Acquisition-Themed BEC Attack Attempts to Pivot to a Phone Conversation
In this attack, the attacker impersonated a company executive to ask an employee for their help on the supposed acquisition of a foreign company. The attacker referenced “Project R2” as the name of the project and indicated the acquisition is “at the critical final stage” and needs the employee’s help to close the deal. The employee was asked to provide the best phone number the attacker could reach them at, indicating the attacker preferred to pivot to a voice conversation. The email was sent from the impersonated executive’s spoofed email address and the reply-to address was hosted on a domain registered and controlled by the attacker. In addition to the impersonated executive’s name, the display name of the reply-to field also included their email address.
How Does This Attack Bypass Email Defenses?

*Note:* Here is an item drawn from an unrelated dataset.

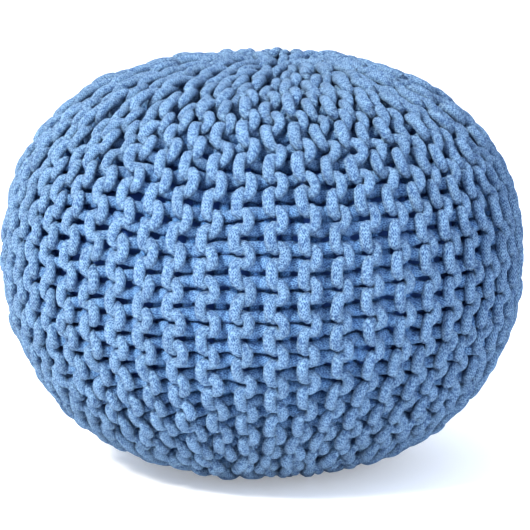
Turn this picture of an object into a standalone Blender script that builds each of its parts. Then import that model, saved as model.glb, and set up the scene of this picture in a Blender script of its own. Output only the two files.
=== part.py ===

Because the attack is text-based, without any other indicators of compromise, there is little for a secure email gateway to use to determine malicious intent. The spoofed domain did not have an effective DMARC policy in place to reject any unauthorized senders that attempt to send emails from an address on the domain. The domain hosting the attacker’s reply-to email address was valid and had not been previously flagged as being used for malicious purposes.
How Can This Attack Be Detected?
Natural language processing enables cloud email security solutions to detect the presence of a payment request. Integration with the Microsoft API allows an email security solution to use Active Directory to process the organizational chart and understand VIP emails to know when an executive is being impersonated via display name deception.
What are the Risks of This Attack?
Because the sender’s email address was spoofed to impersonate a company executive, an employee receiving the email may instinctively comply with the email since it appears to come from a person of authority. Even though the reply-to address was hosted on a maliciously-registered domain, the use of the impersonated executives name and email address in the display name field may cause inattentive recipients to mistakenly believe the message came from the executive. The attacker was attempting to pivot out of email to an employee’s personal cell phone, which would cause the target’s organization to lose visibility into malicious communications and where they can convince them to make a payment on their behalf. Had the targeted employee comply with the attacker’s request, the company would likely have seen a direct financial loss of some unknown future amount. Given that the payment is likely to be framed as part of an acquisition, chances are good that the requested amount will be high.